Leading cloud infrastructure provider Amazon is already planning for Macs to take a greater role in the cloud space. Last week, the company announced that it is now offering Elastic Compute Cloud instances on Mac minis — initially Apple’s last Intel-based machines, but with plans to adopt Apple Silicon in early 2021. Though Amazon is offering the Macs to developers at premium prices compared with smaller cloud hosting rivals, it’s touting full integration with AWS services, rapid onboarding, and the ability to scale up to multiple machines as reasons to prefer its offering.
Amazon is notably starting its Mac rollout with six-core Intel Core i7 chips, which means a shift to first-generation M1 Macs wouldn’t have the multiplicative effect described above. Even without massive core count increases, M1 offers a roughly 70% single-core bump and 30% multi-core bump over the i7 — no small feat for a less expensive, cooler-running machine — yet if the report is correct, a second-generation Apple Silicon Mac mini could have not only a much faster aggregated speed, but also the ability to handle a much larger number of tasks in parallel. The tiny server could move from eight total cores today to 20 next year without any change in form factor, or Apple could make it smaller, enabling more Mac minis to fit on a shelf.
None of the first three M1-powered Macs has a new design, but that’s going to change in 2021. Rumors of an iMac with an iPad Pro-inspired chassis are almost certainly true, reflecting the tablet-like thinness that Apple Silicon will soon enable across other Macs. Similar rumors suggest that Apple will release a Mac Pro that requires only one-fourth of the current model’s volume, which could shrink the current 5U-sized rack enclosure down to a 2U frame. Though that’s more speculation than concrete at this stage, it could mean that datacenters will be able to fit five Mac Pros with Apple Silicon into a rack that only held two before.

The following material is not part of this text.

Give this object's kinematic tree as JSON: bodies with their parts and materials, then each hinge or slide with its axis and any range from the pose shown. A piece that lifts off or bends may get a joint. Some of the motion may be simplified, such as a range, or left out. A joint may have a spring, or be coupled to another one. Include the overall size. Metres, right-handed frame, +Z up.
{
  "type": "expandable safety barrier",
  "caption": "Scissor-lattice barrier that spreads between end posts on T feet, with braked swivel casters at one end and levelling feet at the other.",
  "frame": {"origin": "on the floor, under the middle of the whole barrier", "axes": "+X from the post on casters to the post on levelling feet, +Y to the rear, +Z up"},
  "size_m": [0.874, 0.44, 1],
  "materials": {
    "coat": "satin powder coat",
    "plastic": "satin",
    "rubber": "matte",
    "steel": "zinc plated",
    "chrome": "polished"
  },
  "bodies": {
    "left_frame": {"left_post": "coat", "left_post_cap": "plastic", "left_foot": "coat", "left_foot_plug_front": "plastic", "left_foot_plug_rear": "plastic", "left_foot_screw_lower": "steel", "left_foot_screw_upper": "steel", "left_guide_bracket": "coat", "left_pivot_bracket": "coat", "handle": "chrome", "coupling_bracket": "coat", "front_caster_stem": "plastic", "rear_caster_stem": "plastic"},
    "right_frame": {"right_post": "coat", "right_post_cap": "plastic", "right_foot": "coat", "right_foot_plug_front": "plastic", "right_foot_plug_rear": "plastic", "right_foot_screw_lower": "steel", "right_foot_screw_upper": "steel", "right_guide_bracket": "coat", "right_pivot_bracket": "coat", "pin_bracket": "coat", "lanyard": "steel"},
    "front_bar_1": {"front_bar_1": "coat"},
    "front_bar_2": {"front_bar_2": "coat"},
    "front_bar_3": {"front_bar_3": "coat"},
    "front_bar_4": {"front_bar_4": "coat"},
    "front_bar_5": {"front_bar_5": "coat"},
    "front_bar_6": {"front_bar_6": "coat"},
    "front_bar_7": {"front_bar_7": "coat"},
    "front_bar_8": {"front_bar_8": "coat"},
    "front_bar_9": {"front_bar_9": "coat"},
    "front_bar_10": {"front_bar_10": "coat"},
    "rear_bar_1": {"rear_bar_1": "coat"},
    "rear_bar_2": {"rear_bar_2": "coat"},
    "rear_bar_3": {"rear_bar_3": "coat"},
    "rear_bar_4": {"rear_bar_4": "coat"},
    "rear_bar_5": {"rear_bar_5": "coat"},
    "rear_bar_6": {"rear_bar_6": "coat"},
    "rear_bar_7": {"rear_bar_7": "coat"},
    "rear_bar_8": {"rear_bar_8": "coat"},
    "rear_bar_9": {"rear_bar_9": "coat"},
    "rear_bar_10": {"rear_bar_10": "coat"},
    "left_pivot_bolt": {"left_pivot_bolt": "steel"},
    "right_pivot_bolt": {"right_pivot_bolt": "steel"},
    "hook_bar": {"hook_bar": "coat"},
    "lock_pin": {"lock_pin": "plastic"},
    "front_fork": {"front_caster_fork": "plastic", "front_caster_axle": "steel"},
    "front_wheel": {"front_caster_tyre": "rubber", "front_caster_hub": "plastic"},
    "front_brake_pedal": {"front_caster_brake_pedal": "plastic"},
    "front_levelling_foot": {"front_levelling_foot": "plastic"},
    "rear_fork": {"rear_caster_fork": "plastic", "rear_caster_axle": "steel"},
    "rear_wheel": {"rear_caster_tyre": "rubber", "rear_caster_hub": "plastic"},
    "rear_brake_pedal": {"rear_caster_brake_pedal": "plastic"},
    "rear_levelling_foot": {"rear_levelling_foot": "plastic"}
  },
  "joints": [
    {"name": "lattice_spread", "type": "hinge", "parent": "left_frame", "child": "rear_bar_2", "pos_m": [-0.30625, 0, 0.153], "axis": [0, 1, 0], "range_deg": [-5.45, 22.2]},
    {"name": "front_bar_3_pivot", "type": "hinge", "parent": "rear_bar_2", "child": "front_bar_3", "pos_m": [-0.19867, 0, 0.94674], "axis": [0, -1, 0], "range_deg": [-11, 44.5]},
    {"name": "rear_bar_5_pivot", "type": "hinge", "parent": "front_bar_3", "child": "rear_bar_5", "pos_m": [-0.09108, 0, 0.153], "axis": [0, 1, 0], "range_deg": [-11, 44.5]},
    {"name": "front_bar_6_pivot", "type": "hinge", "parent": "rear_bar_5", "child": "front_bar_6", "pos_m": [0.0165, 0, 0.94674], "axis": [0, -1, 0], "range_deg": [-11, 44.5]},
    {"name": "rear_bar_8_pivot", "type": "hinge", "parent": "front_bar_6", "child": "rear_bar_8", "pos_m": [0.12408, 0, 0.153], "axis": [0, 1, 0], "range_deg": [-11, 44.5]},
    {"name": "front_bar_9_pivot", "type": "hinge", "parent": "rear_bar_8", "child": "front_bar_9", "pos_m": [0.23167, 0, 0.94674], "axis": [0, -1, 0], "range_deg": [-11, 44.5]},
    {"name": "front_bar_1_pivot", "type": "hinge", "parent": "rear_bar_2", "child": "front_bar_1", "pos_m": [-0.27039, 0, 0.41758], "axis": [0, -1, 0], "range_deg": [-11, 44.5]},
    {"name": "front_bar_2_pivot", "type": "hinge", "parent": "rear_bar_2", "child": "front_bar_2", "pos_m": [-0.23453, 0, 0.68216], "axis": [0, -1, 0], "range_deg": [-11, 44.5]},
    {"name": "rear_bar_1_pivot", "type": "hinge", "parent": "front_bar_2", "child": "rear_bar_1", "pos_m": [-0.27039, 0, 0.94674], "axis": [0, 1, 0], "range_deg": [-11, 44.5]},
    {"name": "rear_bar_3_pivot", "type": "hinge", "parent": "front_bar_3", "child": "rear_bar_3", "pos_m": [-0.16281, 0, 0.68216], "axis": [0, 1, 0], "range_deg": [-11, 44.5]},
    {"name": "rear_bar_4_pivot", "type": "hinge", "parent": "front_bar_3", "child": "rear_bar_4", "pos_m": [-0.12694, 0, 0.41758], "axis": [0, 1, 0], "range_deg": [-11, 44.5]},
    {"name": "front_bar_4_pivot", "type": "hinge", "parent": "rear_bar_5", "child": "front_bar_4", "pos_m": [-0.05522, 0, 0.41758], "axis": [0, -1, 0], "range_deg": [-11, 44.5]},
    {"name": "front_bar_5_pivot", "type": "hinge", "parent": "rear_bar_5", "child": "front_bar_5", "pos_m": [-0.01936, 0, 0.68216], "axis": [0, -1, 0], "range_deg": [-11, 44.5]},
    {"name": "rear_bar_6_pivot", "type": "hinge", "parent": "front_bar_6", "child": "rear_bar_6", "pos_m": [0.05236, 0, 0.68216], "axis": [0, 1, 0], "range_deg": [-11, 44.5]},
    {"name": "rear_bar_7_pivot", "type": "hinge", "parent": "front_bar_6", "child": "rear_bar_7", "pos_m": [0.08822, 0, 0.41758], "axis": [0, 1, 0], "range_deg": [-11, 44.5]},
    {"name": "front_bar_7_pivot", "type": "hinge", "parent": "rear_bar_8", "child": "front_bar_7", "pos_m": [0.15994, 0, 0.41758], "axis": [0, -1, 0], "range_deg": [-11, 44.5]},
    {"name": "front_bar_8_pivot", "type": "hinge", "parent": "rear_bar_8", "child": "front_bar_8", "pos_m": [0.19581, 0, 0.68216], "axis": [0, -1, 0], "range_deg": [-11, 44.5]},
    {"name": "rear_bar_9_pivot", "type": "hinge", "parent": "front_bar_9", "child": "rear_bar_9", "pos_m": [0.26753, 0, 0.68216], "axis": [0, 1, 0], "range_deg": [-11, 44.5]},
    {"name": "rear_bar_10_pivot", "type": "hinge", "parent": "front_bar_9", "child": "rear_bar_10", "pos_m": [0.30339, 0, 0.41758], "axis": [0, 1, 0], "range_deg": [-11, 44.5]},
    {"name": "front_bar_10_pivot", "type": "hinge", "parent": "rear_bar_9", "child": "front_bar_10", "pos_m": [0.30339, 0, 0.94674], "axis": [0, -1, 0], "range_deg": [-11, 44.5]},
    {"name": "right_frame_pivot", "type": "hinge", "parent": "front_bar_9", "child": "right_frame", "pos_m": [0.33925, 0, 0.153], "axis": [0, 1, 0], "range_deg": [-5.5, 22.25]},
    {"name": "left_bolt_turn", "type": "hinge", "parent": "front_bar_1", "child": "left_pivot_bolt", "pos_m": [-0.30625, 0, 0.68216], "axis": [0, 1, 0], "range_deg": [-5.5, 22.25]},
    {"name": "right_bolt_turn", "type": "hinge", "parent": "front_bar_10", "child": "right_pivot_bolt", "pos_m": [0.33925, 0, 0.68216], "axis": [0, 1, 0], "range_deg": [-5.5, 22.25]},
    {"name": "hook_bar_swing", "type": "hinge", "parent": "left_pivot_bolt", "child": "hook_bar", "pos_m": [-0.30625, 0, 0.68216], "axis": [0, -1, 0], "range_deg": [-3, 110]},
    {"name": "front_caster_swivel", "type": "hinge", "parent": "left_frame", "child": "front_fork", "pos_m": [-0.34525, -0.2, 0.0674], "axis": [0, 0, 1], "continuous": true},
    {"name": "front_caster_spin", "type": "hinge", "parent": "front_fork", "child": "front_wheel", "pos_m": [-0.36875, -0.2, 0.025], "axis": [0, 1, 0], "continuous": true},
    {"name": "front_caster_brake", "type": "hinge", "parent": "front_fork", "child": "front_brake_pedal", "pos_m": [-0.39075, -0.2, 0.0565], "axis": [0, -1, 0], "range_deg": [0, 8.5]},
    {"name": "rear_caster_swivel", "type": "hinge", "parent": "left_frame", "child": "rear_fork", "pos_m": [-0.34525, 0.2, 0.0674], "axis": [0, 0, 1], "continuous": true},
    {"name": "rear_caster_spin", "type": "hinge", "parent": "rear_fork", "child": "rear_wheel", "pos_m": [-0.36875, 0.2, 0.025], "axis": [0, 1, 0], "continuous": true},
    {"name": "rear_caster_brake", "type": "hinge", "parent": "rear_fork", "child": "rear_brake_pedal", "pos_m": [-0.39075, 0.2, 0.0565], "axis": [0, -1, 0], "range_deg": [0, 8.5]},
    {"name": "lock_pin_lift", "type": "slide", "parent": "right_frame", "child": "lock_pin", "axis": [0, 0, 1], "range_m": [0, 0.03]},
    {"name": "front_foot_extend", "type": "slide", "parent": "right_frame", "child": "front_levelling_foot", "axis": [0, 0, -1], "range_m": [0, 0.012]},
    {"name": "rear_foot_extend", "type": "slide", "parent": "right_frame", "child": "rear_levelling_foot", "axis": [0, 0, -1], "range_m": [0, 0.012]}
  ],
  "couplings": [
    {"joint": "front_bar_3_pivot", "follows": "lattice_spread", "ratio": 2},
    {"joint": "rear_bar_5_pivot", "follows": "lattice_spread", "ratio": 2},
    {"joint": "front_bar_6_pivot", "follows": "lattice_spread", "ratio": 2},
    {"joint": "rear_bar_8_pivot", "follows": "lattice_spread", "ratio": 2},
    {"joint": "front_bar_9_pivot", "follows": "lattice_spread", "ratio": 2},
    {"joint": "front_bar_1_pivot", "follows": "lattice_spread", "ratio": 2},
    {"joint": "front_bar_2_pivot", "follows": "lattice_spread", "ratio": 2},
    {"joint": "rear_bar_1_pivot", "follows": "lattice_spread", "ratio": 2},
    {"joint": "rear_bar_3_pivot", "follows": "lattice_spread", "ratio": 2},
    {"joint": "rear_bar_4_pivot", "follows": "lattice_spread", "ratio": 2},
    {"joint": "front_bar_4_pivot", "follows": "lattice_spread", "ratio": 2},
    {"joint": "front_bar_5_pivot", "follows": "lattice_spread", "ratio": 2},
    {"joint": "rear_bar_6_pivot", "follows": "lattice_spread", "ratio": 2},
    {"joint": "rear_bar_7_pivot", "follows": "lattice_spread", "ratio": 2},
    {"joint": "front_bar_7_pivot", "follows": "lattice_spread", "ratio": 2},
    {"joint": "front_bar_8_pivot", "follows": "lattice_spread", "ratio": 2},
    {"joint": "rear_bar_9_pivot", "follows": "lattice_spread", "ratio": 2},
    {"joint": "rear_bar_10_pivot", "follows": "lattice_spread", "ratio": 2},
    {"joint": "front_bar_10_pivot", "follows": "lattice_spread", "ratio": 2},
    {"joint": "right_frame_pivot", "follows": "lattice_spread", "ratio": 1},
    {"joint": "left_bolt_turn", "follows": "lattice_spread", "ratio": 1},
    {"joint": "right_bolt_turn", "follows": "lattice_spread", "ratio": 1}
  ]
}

It bears brief mention that two long-gestating trends have enabled Apple Silicon to deliver such compelling performance. One has been the continued march of power-efficient, ARM technology-based RISC processors into smaller chip manufacturing nodes, most notably the 5-nanometer process perfected this year by Apple’s fabrication partner TSMC. The other was Apple’s creation of powerful multi-thread OS technologies such as Grand Central Dispatch, which efficiently route app tasks to multiple cores without requiring constant developer or user vigilance. As a direct consequence of these innovations, Apple’s chips and OS now scale seamlessly to as many cores as can fit on a die, leading to tangible speed and capability gains with each new generation.
The transformation will have impacts beyond the multiplicative effects on CPU performance. Even Apple’s initial M1 chips ship with 16 dedicated AI cores, promising 11 TOPS of assistance for everything from general purpose machine learning tasks to computer vision. Just as Qualcomm’s new Snapdragon 888 system-on-chip raised the mobile AI bar to 26 TOPS this month, Apple will follow suit with more performant AI hardware across both its mobile and Mac chips, equipping each of its devices with AI capabilities that would have been unthinkable only a decade ago.

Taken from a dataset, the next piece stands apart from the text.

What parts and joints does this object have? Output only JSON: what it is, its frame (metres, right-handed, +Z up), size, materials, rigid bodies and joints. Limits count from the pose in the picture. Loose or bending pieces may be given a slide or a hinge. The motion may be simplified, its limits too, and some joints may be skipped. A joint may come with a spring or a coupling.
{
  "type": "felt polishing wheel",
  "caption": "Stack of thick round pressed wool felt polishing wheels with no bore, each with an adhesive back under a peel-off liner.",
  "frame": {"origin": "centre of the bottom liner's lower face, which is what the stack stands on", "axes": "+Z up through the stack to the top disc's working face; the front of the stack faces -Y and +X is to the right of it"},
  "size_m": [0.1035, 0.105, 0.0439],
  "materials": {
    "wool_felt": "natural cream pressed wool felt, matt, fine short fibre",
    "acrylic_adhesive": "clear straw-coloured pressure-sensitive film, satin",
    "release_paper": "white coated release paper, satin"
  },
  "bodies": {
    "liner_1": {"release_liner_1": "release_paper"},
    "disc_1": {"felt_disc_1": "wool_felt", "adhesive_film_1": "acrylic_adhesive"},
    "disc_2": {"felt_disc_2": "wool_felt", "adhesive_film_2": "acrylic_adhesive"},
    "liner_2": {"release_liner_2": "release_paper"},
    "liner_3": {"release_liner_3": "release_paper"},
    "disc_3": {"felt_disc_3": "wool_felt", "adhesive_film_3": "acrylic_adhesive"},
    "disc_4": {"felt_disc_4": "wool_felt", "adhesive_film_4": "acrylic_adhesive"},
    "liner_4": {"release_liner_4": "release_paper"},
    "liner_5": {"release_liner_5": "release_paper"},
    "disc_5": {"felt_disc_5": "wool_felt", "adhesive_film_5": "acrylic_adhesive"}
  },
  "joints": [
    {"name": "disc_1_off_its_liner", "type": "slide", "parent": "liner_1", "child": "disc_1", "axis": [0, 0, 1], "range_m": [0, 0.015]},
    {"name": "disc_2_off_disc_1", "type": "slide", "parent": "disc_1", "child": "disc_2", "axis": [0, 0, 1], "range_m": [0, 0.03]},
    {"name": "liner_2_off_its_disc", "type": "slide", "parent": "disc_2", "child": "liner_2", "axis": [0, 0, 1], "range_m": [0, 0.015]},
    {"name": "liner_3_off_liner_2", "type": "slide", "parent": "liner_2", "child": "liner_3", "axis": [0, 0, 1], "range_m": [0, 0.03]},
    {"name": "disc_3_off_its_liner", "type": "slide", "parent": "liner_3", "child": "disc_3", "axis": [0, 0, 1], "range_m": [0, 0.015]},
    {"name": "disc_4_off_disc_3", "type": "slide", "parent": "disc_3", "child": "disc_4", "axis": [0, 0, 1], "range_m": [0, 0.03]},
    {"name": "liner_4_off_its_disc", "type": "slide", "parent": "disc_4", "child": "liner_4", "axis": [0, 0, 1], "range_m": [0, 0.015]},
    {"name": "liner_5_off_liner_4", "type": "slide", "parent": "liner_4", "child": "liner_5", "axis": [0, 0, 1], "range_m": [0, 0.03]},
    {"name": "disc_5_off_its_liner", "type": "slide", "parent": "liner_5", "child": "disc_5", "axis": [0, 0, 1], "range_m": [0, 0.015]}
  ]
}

Apple’s GPU strategy appears to be similar to Nvidia’s, which has multiplied the number of processing cores in its graphics cards to meet the needs of demanding gamers and imaging professionals. But while Nvidia is now shipping graphics cards with over 10,000 graphics cores and Tensor AI cores, demanding up to 750 watts of total system power, Apple’s greatest ambition in graphics is around 1/100 that, assuming it actually releases a 128-core GPU for professional applications in 2021. Even if it does, Nvidia will remain safely ahead of the curve, and probably for the foreseeable future. Moreover, Nvidia holds the keys to the ARM architecture Apple is relying upon for its own chips, though Apple creates its own CPU and GPU cores riffing on ARM technologies, rather than relying on off-the-shelf ARM chip designs.

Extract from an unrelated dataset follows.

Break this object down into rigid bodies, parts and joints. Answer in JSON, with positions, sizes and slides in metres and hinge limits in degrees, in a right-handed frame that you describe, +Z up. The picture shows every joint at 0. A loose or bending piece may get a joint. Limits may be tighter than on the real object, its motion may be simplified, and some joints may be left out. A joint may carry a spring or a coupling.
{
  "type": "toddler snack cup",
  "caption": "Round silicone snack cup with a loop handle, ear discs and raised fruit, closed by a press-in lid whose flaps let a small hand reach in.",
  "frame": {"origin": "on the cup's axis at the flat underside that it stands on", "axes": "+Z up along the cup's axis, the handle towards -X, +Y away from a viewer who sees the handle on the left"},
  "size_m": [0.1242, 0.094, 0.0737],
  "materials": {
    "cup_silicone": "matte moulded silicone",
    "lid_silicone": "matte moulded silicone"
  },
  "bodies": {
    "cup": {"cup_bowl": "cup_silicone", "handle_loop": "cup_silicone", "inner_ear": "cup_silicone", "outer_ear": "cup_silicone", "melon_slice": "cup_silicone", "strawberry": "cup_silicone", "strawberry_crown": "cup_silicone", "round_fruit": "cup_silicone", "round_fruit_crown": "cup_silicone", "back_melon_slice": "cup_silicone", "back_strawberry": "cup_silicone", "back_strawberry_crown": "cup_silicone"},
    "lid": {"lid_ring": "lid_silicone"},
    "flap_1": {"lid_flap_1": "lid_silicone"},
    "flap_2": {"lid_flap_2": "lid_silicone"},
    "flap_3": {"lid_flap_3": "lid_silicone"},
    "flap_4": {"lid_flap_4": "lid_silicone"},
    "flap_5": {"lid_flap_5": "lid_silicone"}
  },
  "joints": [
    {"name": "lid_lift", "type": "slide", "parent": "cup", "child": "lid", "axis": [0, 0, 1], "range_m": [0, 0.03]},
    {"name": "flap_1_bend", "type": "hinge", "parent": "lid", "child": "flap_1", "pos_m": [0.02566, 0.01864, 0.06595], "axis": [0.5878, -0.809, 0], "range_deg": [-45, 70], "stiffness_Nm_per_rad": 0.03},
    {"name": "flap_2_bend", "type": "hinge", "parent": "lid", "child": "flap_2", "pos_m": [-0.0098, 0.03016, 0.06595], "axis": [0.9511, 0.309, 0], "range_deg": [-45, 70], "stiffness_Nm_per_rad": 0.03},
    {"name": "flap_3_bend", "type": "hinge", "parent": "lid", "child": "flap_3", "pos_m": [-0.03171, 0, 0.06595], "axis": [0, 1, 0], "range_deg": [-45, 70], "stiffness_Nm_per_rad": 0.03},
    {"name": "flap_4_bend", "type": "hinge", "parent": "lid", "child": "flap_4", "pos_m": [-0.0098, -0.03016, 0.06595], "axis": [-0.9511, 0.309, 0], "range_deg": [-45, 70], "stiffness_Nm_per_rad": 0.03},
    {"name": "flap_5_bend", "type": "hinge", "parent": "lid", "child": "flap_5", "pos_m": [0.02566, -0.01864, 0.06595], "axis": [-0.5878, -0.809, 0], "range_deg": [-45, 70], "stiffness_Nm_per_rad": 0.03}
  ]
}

Putting everything together, the key takeaway from all of these developments is that we’re about to see an explosion in the number of Apple processors everywhere — and for the first time, not just in consumer applications. Once Apple Silicon makes its way into datacenters, each Mac will be fueled by multiple Apple CPU, GPU, and AI cores; each rack could hold multiple Macs; and each server farm will be able to handle many multiples of prior workloads, powering everything from B2B apps to enterprise data warehousing and cloud gaming. It’s unclear at this stage whether AMD, Nvidia, and Intel see Apple’s growth as an existential threat or merely one to be managed through traditional annual competitive improvements, but it’s obvious that the future of processing will be even more massively parallel than it is today, and that Apple is building its own universe to capture as many datacenters, developers, and dollars as it can for itself.